While TF-IDF is a powerful and widely used technique, it has several inherent limitations that can make it inefficient or problematic in certain scenarios. These drawbacks stem from its purely statistical nature, which ignores deeper linguistic context and can lead to performance issues with large-scale or complex data.

  • Lack of Semantic Understanding: TF-IDF cannot recognize the meaning of words and treats synonyms or related terms like “car” and “automobile” as completely different.
  • Ignores Word Order: By treating documents as a “bag of words,” it loses all information about word order, making it unable to distinguish between “man bites dog” and “dog bites man.”
  • High-Dimensionality and Sparsity: The resulting document-term matrix is often extremely large and sparse (mostly zeros), which can be computationally expensive and demand significant memory.
  • Document Length Bias: Without proper normalization, TF-IDF can be biased towards longer documents, which have a higher chance of containing more term occurrences.
  • Out-of-Vocabulary (OOV) Problem: The model can only score words that are present in its vocabulary; it cannot handle new or unseen words in a test document.
  • Insensitivity to Term Frequency Distribution: It doesn’t distinguish between a term that appears ten times in one part of a document and a term that appears once in ten different places.

Due to these limitations, hybrid strategies or more advanced models like word embeddings are often more suitable for tasks requiring nuanced semantic understanding or handling very large, dynamic corpora.

❓ Frequently Asked Questions

How does TF-IDF handle common words?

TF-IDF effectively minimizes the influence of common words (like “the”, “a”, “is”) through the Inverse Document Frequency (IDF) component.

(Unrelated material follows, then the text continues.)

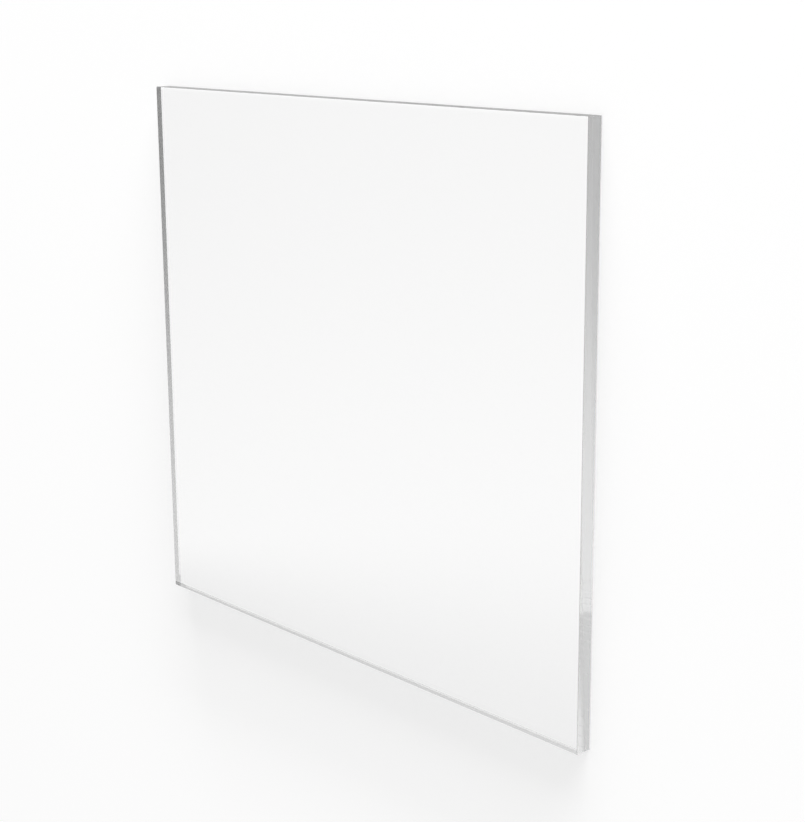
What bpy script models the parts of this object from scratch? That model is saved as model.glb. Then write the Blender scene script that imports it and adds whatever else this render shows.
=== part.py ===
"""A clear acrylic sheet: one rectangular panel, cut from cast stock, with its four edges polished.

The panel lies flat on one of its broad faces. X runs along its long side, Y along its short side,
and Z up through its thickness. The origin is the middle of the underside. Lengths are in metres.
"""

import bpy

# Driving dimensions of the panel
LONG_SIDE = 0.380
SHORT_SIDE = 0.342
THICKNESS = 0.010

# The sharp corner where two polished faces meet is scraped back by this much, in this many facets
ARRIS_WIDTH = 0.0002
ARRIS_FACETS = 3

# Look of polished clear acrylic
CLEAR_COLOUR = (0.96, 0.96, 0.96, 1.0)
POLISHED_ROUGHNESS = 0.02
ACRYLIC_INDEX = 1.49


def clear_scene():
    """Removes whatever the file opened with."""
    for old in list(bpy.data.objects):
        bpy.data.objects.remove(old, do_unlink=True)


def make_collection(name):
    """A collection of its own for the object, linked to the scene."""
    collection = bpy.data.collections.new(name)
    bpy.context.scene.collection.children.link(collection)
    return collection


def clear_acrylic():
    """Colourless, polished acrylic that light passes through."""
    material = bpy.data.materials.new("clear_acrylic")
    material.use_nodes = True
    surface = material.node_tree.nodes["Principled BSDF"]
    surface.inputs["Base Color"].default_value = CLEAR_COLOUR
    surface.inputs["Metallic"].default_value = 0.0
    surface.inputs["Roughness"].default_value = POLISHED_ROUGHNESS
    surface.inputs["IOR"].default_value = ACRYLIC_INDEX
    surface.inputs["Transmission Weight"].default_value = 1.0
    return material


def scrape_arrises(panel):
    """Rounds all twelve edges of the panel, and with them its eight corners."""
    arris = panel.modifiers.new("scraped_arris", "BEVEL")
    arris.offset_type = "OFFSET"
    arris.width = ARRIS_WIDTH
    arris.segments = ARRIS_FACETS
    arris.limit_method = "NONE"


def make_sheet(collection):
    """The panel itself, with its underside on Z = 0 and its middle over the origin."""
    bpy.ops.mesh.primitive_cube_add(size=1.0, location=(0.0, 0.0, THICKNESS / 2))
    panel = bpy.context.active_object
    panel.name = "acrylic_sheet"
    panel.scale = (LONG_SIDE, SHORT_SIDE, THICKNESS)
    bpy.ops.object.transform_apply(location=False, rotation=False, scale=True)
    scrape_arrises(panel)
    panel.data.materials.append(clear_acrylic())
    for owner in list(panel.users_collection):
        owner.objects.unlink(panel)
    collection.objects.link(panel)
    return panel


def main():
    clear_scene()
    make_sheet(make_collection("clear_acrylic_sheet"))


main()
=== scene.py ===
"""Looks of the clear acrylic sheet: its polished acrylic, a white studio floor and the photo's camera.

The sheet lies flat. The photo shows it upright, so the photo's camera is laid back with it, and the
sheet keeps its outline in the picture. Lengths are in metres, in the frame of the sheet: X along its
long side, Y up the photo and Z out of the face that the photo shows.

Clear acrylic in an evenly white room can't be seen. The greys of its edges come from the studio
around it: the walls are graded greys for light that the sheet has mirrored or let through, and the
floor has painted shade, greys painted on it that only light mirrored by the sheet sees, and a painted
glow where it is seen through the sheet. They go by place, by direction and by how often the light was
mirrored.
"""

import math

import bpy
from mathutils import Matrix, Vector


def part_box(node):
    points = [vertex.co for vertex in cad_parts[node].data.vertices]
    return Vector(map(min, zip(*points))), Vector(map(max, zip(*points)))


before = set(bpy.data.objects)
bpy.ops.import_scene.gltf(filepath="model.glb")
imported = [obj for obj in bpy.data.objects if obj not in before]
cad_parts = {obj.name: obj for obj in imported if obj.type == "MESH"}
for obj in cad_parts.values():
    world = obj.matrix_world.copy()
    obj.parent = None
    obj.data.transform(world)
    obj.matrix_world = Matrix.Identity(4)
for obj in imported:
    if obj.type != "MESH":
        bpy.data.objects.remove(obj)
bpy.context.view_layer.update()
SHEET = "acrylic_sheet"

WHITE = (1.0, 1.0, 1.0, 1.0)
BLACK = (0.0, 0.0, 0.0, 1.0)

# The frame of the photograph, in pixels, and the camera's film along the longer side, in millimetres
PHOTO_WIDE = 805
PHOTO_HIGH = 822
FOCAL_PIXELS = 1770.4
FILM_WIDTH = 36.0

# The photo's camera, from the middle of the sheet: right of it, above it and out from its front face,
# its turns, and the nearest and the farthest that it sees
CAMERA_RIGHT = 0.7919
CAMERA_ABOVE = 0.2370
CAMERA_OUT = 0.6586
CAMERA_HEADING = math.radians(48.418)
CAMERA_PITCH = math.radians(-13.660)
CAMERA_ROLL = math.radians(-0.393)
CAMERA_REACH = (0.01, 100.0)

# Optics of the acrylic: its index, and how dense its inside is to light, per metre
ACRYLIC_INDEX = 1.49
ABSORPTION = 0.2

# Its finish: clouds of haze on the faces, and polishing lines that run round the edges. A grain counts
# clouds or lines to the metre along each axis.
HAZE_GRAIN = (25.0, 25.0, 25.0)
HAZE_DETAIL = 3.0
POLISH_GRAIN = (12.0, 12.0, 2200.0)
POLISH_DETAIL = 2.0
POLISH_DEPTH = 0.0000002
NOISE_SPAN = (0.3, 0.7)
FACE_ROUGHNESS = (0.0, 0.005)
EDGE_ROUGHNESS = (0.004, 0.016)
ARRIS_ROUGHNESS = 0.2

# A point is on an edge where its normal has less than this along Z, and on a scraped arris where its
# normal has less than this along every axis
EDGE_LIMIT = 0.5
ARRIS_LIMIT = 0.99

# The floor lies a hair under the sheet, so that the underside still mirrors light inside the sheet
FLOOR_GAP = 0.0001
FLOOR_HALF = 20.0
FLOOR_WHITE = 1.0

# Painted shade on the floor beside the sheet, seen only in light that the sheet has mirrored: it
# lightens towards -Y
BESIDE_RAMP = (0.16, -0.20)
SHADE_PAINTED_BESIDE = (0.595, 0.935)

# Painted shade on the floor beside the sheet where the bottom edge has mirrored the light too, which
# takes an odd and large number of mirrorings: it lightens towards +Y and away from the sheet, and below
# a step it has one painted grey
MANY_MIRRORINGS = 11
SHADE_PAINTED_BY_FOOT = (0.78, 1.23)
FOOT_RAMP = (-0.13, -0.03)
FOOT_AWAY = (-0.001, -0.006)
FOOT_STEP = -0.1475
SHADE_PAINTED_BELOW_STEP = 0.985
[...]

Since these words appear in almost all documents, their IDF score is very low, which in turn reduces their final TF-IDF weight to near zero, allowing more unique and important words to stand out.

Can TF-IDF be used for real-time applications?

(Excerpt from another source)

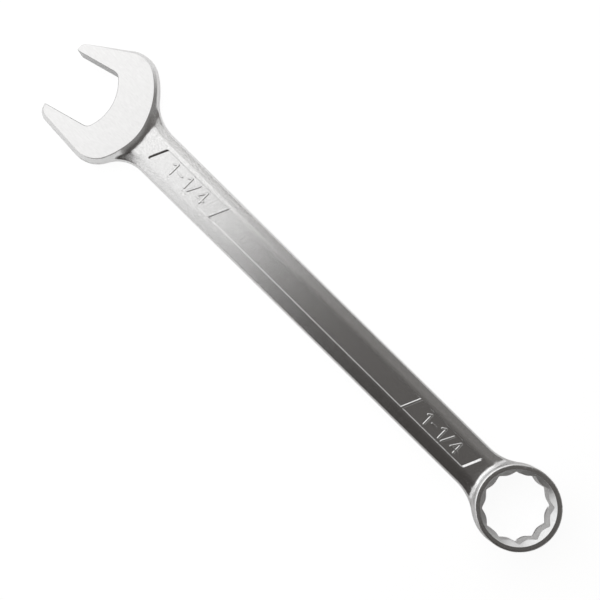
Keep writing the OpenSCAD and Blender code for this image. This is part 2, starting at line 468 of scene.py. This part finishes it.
def cut_mouth(obj):
    top = 2 * HEAD_HALF
    wide, exact = mouth_ring(OVERCUT + CHAMFER), mouth_ring(0)
    rings = [(wide, -OVERCUT), (exact, CHAMFER), (exact, top - CHAMFER), (wide, top + OVERCUT)]
    cut(obj, stack("mouth", rings, MILLED_PAINTED_SHADE))


def cut_ground_faces(obj):
    for low, high in ((-9.0, 0.0), (2 * HEAD_HALF, 2 * HEAD_HALF + 9.0)):
        block = [(-40.0, -50.0), (HEAD_ZONE, -50.0), (HEAD_ZONE, 50.0), (-40.0, 50.0)]
        cut(obj, stack("grinding", [(block, low), (block, high)], GROUND))


def cut_bore(obj):
    """Cut the bore and its cones. The cones' corners start at 1 degree, clear of the bore's own corners."""
    point_r = HALF_GAP / math.cos(math.radians(15))
    slope = (LEAD_R - point_r) / LEAD_H
    cutters = [stack("bore", [(star_ring(), -2 * RING_HALF), (star_ring(), 2 * RING_HALF)], BROACHED)]
    for side in (-1, 1):
        far, near = RING_HALF + 1.0, RING_HALF - LEAD_H - 0.5
        rings = [(arc_points((0, 0), LEAD_R + slope * (h - RING_HALF), 1.0, 357.25, 96), side * h)
                 for h in (near, far)]
        cutters.append(stack("lead_in", rings if side > 0 else rings[::-1], GROUND))
    place = Matrix.Translation((CENTRE_DISTANCE, 0, RING_Z)) @ Matrix.Rotation(-RING_TILT, 4, "Y")
    for cutter in cutters:
        cutter.data.transform(place)
        cut(obj, cutter)


# ---------------------------------------------------------------- sunk panels and raised figures
FACE_Z = MID_Z + HALF_T
FLOOR_Z = FACE_Z - PANEL_DEPTH


def ridge(p, q, width=STROKE_W, height=PANEL_DEPTH + 0.04):
    """A raised stroke with a round back and round ends, from p to q."""
    lean = math.atan2(q[1] - p[1], q[0] - p[0])
    turns = [lean + math.radians(-90 + 180 * i / 8) for i in range(9)]

    def ring(r):
        return [(q[0] + r * math.cos(t), q[1] + r * math.sin(t)) for t in turns] + \
               [(p[0] - r * math.cos(t), p[1] - r * math.sin(t)) for t in turns]

    rings = [(ring(width / 2), FLOOR_Z - 0.3), (ring(width / 2), FLOOR_Z - 0.01)]
    for t in (75, 60, 45, 30, 15, 2):
        up, out = math.cos(math.radians(t)), math.sin(math.radians(t))
        rings.append((ring(width / 2 * out), FLOOR_Z + height * up))
    return stack("ridge", rings)


def figures(x0):
    """The strokes of 1-1/4, as pairs of points and a width."""
    low, high = -3.0, 3.3
    strokes = []
    for stem in (x0 + 12.1, x0 + 22.4):
        strokes += [((stem, low), (stem, high), STROKE_W), ((stem, high), (stem - 1.9, high - 1.2), 1.3)]
    strokes.append(((x0 + 14.9, 0.2), (x0 + 17.9, 0.2), 1.2))
    strokes.append(((x0 + 24.6, low), (x0 + 27.9, high), 1.4))
    strokes.append(((x0 + 33.3, low), (x0 + 33.3, high), STROKE_W))
    strokes.append(((x0 + 33.1, high), (x0 + 29.8, -1.4), 1.3))
    strokes.append(((x0 + 29.8, -1.4), (x0 + 34.7, -1.4), 1.3))
    return strokes


def panel_ring(out, rise):
    """Outline of the recess, grown by out at the sides and by twice as much at the slanted ends."""
    y0, y1 = PANEL_Y[0] + 0.9, PANEL_Y[1] - 0.9
    ring = []
    x0, x1 = BAR_X[0] + 1.6, BAR_X[-1] - 1.6
    for x, y, start in ((x1, y1, 0), (x0, y1, 90), (x0, y0, 180), (x1, y0, 270)):
        for i in range(6):
            t = math.radians(start + 18 * i)
            edge = y + (PANEL_ROUND + out) * math.sin(t)
            ring.append((x + (0.55 + 2 * out) * math.cos(t) + edge * BAR_LEAN, edge))
    return ring, FLOOR_Z + rise


def panel_cutter():
    """What is taken out of the upper face: the recess, less its two bars and its figures."""
    cutter = stack("panel_cutter", [panel_ring(0, 0), panel_ring(0.6, PANEL_DEPTH),
                                    panel_ring(0.9, PANEL_DEPTH + 0.25)])
    for x in BAR_X[1:3]:
        y0, y1 = PANEL_Y[0] - 0.7, PANEL_Y[1] + 0.7
        cut(cutter, ridge((x + y0 * BAR_LEAN, y0), (x + y1 * BAR_LEAN, y1), BAR_W))
    for x in (BAR_X[0], BAR_X[2]):
        for p, q, width in figures(x):
            cut(cutter, ridge(p, q, width))
    return cutter


def cut_panels(obj):
    for turn in (0.0, math.pi):
        cutter = panel_cutter()
        middle = Matrix.Translation((0, 0, MID_Z))
        cutter.data.transform(middle @ Matrix.Rotation(turn, 4, "X") @ middle.inverted())
        cut(obj, cutter)


# ---------------------------------------------------------------- shading normals
def loop_arrays(mesh):
    points = np.empty(len(mesh.vertices) * 3)
    mesh.vertices.foreach_get("co", points)
    vertex = np.empty(len(mesh.loops), int)
    mesh.loops.foreach_get("vertex_index", vertex)
    size = np.empty(len(mesh.polygons), int)
    mesh.polygons.foreach_get("loop_total", size)
    normals = np.empty(len(mesh.polygons) * 3)
    mesh.polygons.foreach_get("normal", normals)
    return points.reshape(-1, 3), vertex, size, normals.reshape(-1, 3)


SHARP_ANGLE = math.radians(20.0)
ON_SURFACE, ALONG_SURFACE = 0.03, 0.92


def set_normals(mesh):
    """Shade the forging with its exact slope, and what was cut by the angle between faces.

    A corner is the forging's when its point is on the surface, and its face lies along the surface too.
    """
    mesh.polygons.foreach_set("use_smooth", np.ones(len(mesh.polygons), bool))
    mesh.set_sharp_from_angle(angle=SHARP_ANGLE)
    points, vertex, size, normals = loop_arrays(mesh)
    slope = slope_at(points)
    slope /= np.maximum(np.linalg.norm(slope, axis=1), 1e-9)[:, None]
    exact = np.abs(forging_at(points)) < ON_SURFACE
    corner = np.empty(len(vertex) * 3)
    mesh.corner_normals.foreach_get("vector", corner)
    corner = corner.reshape(-1, 3)
    face = np.repeat(normals, size, axis=0)
    use = exact[vertex] & ((slope[vertex] * face).sum(1) > ALONG_SURFACE)
    corner[use] = slope[vertex][use]
    mesh.normals_split_custom_set(corner.tolist())


# ---------------------------------------------------------------- the wrench
wrench = mesh_object("wrench_forging", *skin())
cut_ground_faces(wrench)
cut_mouth(wrench)
cut_bore(wrench)
cut_panels(wrench)
set_normals(wrench.data)
wrench.data.transform(Matrix.Scale(MM, 4) @ Matrix.Translation(Vector(SHIFT)))
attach(wrench, "root")
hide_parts("open_end", "shank", "box_end")


# ---------------------------------------------------------------- camera
cam = bpy.data.objects.new("camera", bpy.data.cameras.new("camera"))
bpy.context.scene.collection.objects.link(cam)
bpy.context.scene.camera = cam
cam.data.sensor_width = 36.0
cam.data.lens = 65.0
eye = Vector((2.5, -27.0, 570.0)) * MM
aim = Vector((-1.8, -3.3, 6.5)) * MM
back = (eye - aim).normalized()
right = Vector((0.7124, 0.7014, 0.0241))
right = (right - back * right.dot(back)).normalized()
up = back.cross(right)
cam.matrix_world = Matrix((
    (right.x, up.x, back.x, eye.x),
    (right.y, up.y, back.y, eye.y),
    (right.z, up.z, back.z, eye.z),
    (0, 0, 0, 1)))
cam.data.clip_start, cam.data.clip_end = 0.01, 50


# ---------------------------------------------------------------- floor, lights, world
def by_ray(nodes, links, output, shader, seen):
    """Show one shader to the camera and another to every other ray."""
    path = nodes.new("ShaderNodeLightPath")
    mix = nodes.new("ShaderNodeMixShader")
    links.new(path.outputs["Is Camera Ray"], mix.inputs[0])
    links.new(shader, mix.inputs[1])
    links.new(seen, mix.inputs[2])
    links.new(mix.outputs[0], output)


def blend(nodes, links, value, start, end, a, b):
    """A colour that goes from a to b as the value goes from start to end."""
    ease = nodes.new("ShaderNodeMapRange")
    ease.interpolation_type = "SMOOTHSTEP"
    ease.inputs["From Min"].default_value = start
    ease.inputs["From Max"].default_value = end
    links.new(value, ease.inputs["Value"])
    mix = nodes.new("ShaderNodeMix")
    mix.data_type = "RGBA"
    links.new(ease.outputs["Result"], mix.inputs["Factor"])
    for socket, color in (("A", a), ("B", b)):
        if isinstance(color, tuple):
            mix.inputs[socket].default_value = (*color, 1)
        else:
            links.new(color, mix.inputs[socket])
    return mix.outputs["Result"]


# The camera sees the floor and the world as pale paper. Every other ray sees a floor that dims towards the
# box end and a room with a bright side, so that the chrome has something darker to reflect. The floor lies
# 0.3 mm low, just under the ring's lower edge.
bpy.ops.mesh.primitive_plane_add(size=12, location=(0, 0, -0.0003))
floor = bpy.context.object
floor.name = "floor"
paper = bpy.data.materials.new("floor_paper")
paper.use_nodes = True
nodes, links = paper.node_tree.nodes, paper.node_tree.links
nodes.clear()
output = nodes.new("ShaderNodeOutputMaterial")
matt = nodes.new("ShaderNodeBsdfDiffuse")
matt.inputs["Color"].default_value = (0.16, 0.16, 0.16, 1)
glow = nodes.new("ShaderNodeEmission")
glow.inputs["Color"].default_value = (1, 1, 1, 1)
glow.inputs["Strength"].default_value = 0.93
lit = nodes.new("ShaderNodeAddShader")
links.new(matt.outputs[0], lit.inputs[0])
links.new(glow.outputs[0], lit.inputs[1])
dull = nodes.new("ShaderNodeEmission")
place = nodes.new("ShaderNodeTexCoord")
split = nodes.new("ShaderNodeSeparateXYZ")
links.new(place.outputs["Object"], split.inputs[0])
dimmed = blend(nodes, links, split.outputs["X"], -0.12, 0.12, (0.30, 0.30, 0.30), (0.12, 0.117, 0.115))
links.new(dimmed, dull.inputs["Color"])
near = nodes.new("ShaderNodeBsdfDiffuse")
near.inputs["Color"].default_value = (0.9, 0.9, 0.9, 1)
soft = nodes.new("ShaderNodeAddShader")
links.new(dull.outputs[0], soft.inputs[0])
links.new(near.outputs[0], soft.inputs[1])
by_ray(nodes, links, output.inputs["Surface"], soft.outputs[0], lit.outputs[0])
floor.data.materials.append(paper)


def softbox(name, location, facing, width, height, radiance):
    """A soft light that faces a point. Its brightness is the same from every side."""
    light = bpy.data.objects.new(name, bpy.data.lights.new(name, "AREA"))
    bpy.context.scene.collection.objects.link(light)
    light.data.shape = "RECTANGLE"
    light.data.size, light.data.size_y = width, height
    light.data.energy = radiance * math.pi * width * height
    light.location = location
    light.rotation_euler = (Vector(facing) - Vector(location)).to_track_quat("-Z", "Y").to_euler()
    light.visible_camera = False


softbox("softbox_jaw_side", (-0.532, 0.0, 0.62), (-0.532, 0.0, 0.0), 0.88, 1.4, 1.09)
softbox("softbox_left", (-0.52, 0.75, 0.30), (-0.52, 0.0, 0.30), 0.9, 0.56, 0.65)
softbox("softbox_right", (-0.52, -0.75, 0.30), (-0.52, 0.0, 0.30), 0.9, 0.56, 0.8)
softbox("softbox_far_side", (0.35, 0.75, 0.60), (0.35, 0.75, 0.0), 0.9, 0.5, 0.05)

scene = bpy.context.scene
scene.view_settings.view_transform = "Standard"
world = bpy.data.worlds.new("studio")
scene.world = world
world.use_nodes = True
nodes, links = world.node_tree.nodes, world.node_tree.links
nodes.clear()
output = nodes.new("ShaderNodeOutputWorld")
room = nodes.new("ShaderNodeBackground")
white = nodes.new("ShaderNodeBackground")
by_ray(nodes, links, output.inputs["Surface"], room.outputs[0], white.outputs[0])
place = nodes.new("ShaderNodeTexCoord")
split = nodes.new("ShaderNodeSeparateXYZ")
links.new(place.outputs["Generated"], split.inputs[0])
across = blend(nodes, links, split.outputs["Y"], -0.6, 0.7, (0.06, 0.055, 0.052), (0.17, 0.162, 0.155))
horizon = blend(nodes, links, split.outputs["Y"], 0.78, 0.97, (0.20, 0.195, 0.19), (0.80, 0.80, 0.80))
level = blend(nodes, links, split.outputs["Z"], 0.10, 0.34, horizon, across)
handle_side = blend(nodes, links, split.outputs["X"], 0.60, 0.92, level, (0.30, 0.295, 0.29))
along = blend(nodes, links, split.outputs["X"], -0.88, -0.68, (1.15, 1.15, 1.15), handle_side)
links.new(along, room.inputs["Color"])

Yes, TF-IDF can be used for real-time applications like search. The computationally intensive part, calculating the IDF values for the entire corpus, can be done offline. During real-time processing, the system only needs to calculate the Term Frequency (TF) for the new document or query and multiply it by the pre-computed IDF values, which is very fast.

Does TF-IDF consider the sentiment of words?

No, TF-IDF does not understand or consider the sentiment (positive, negative, neutral) of words. It is a purely statistical measure based on word frequency and distribution. For sentiment analysis, TF-IDF is often used as a feature extraction step to feed into a machine learning model that then learns to associate certain TF-IDF patterns with different sentiments.

Is TF-IDF still relevant with the rise of deep learning models?

Yes, TF-IDF is still highly relevant. While deep learning models like BERT offer superior performance on tasks requiring semantic understanding, they are computationally expensive and require large datasets. TF-IDF remains an excellent baseline model because it is fast, interpretable, and effective for many information retrieval and text classification tasks.

What is the difference between TF-IDF and word embeddings?

The main difference is that TF-IDF represents words based on their frequency, while word embeddings (like Word2Vec or GloVe) represent words as dense vectors that capture semantic relationships. TF-IDF vectors are sparse and high-dimensional, whereas embedding vectors are dense and low-dimensional. Consequently, embeddings can understand context and synonymy, while TF-IDF cannot.

🧾 Summary

TF-IDF (Term Frequency-Inverse Document Frequency) is a crucial statistical technique in artificial intelligence for measuring the importance of a word in a document relative to a collection of documents. By multiplying how often a word appears in a document (Term Frequency) by how rare it is across all documents (Inverse Document Frequency), it effectively highlights keywords.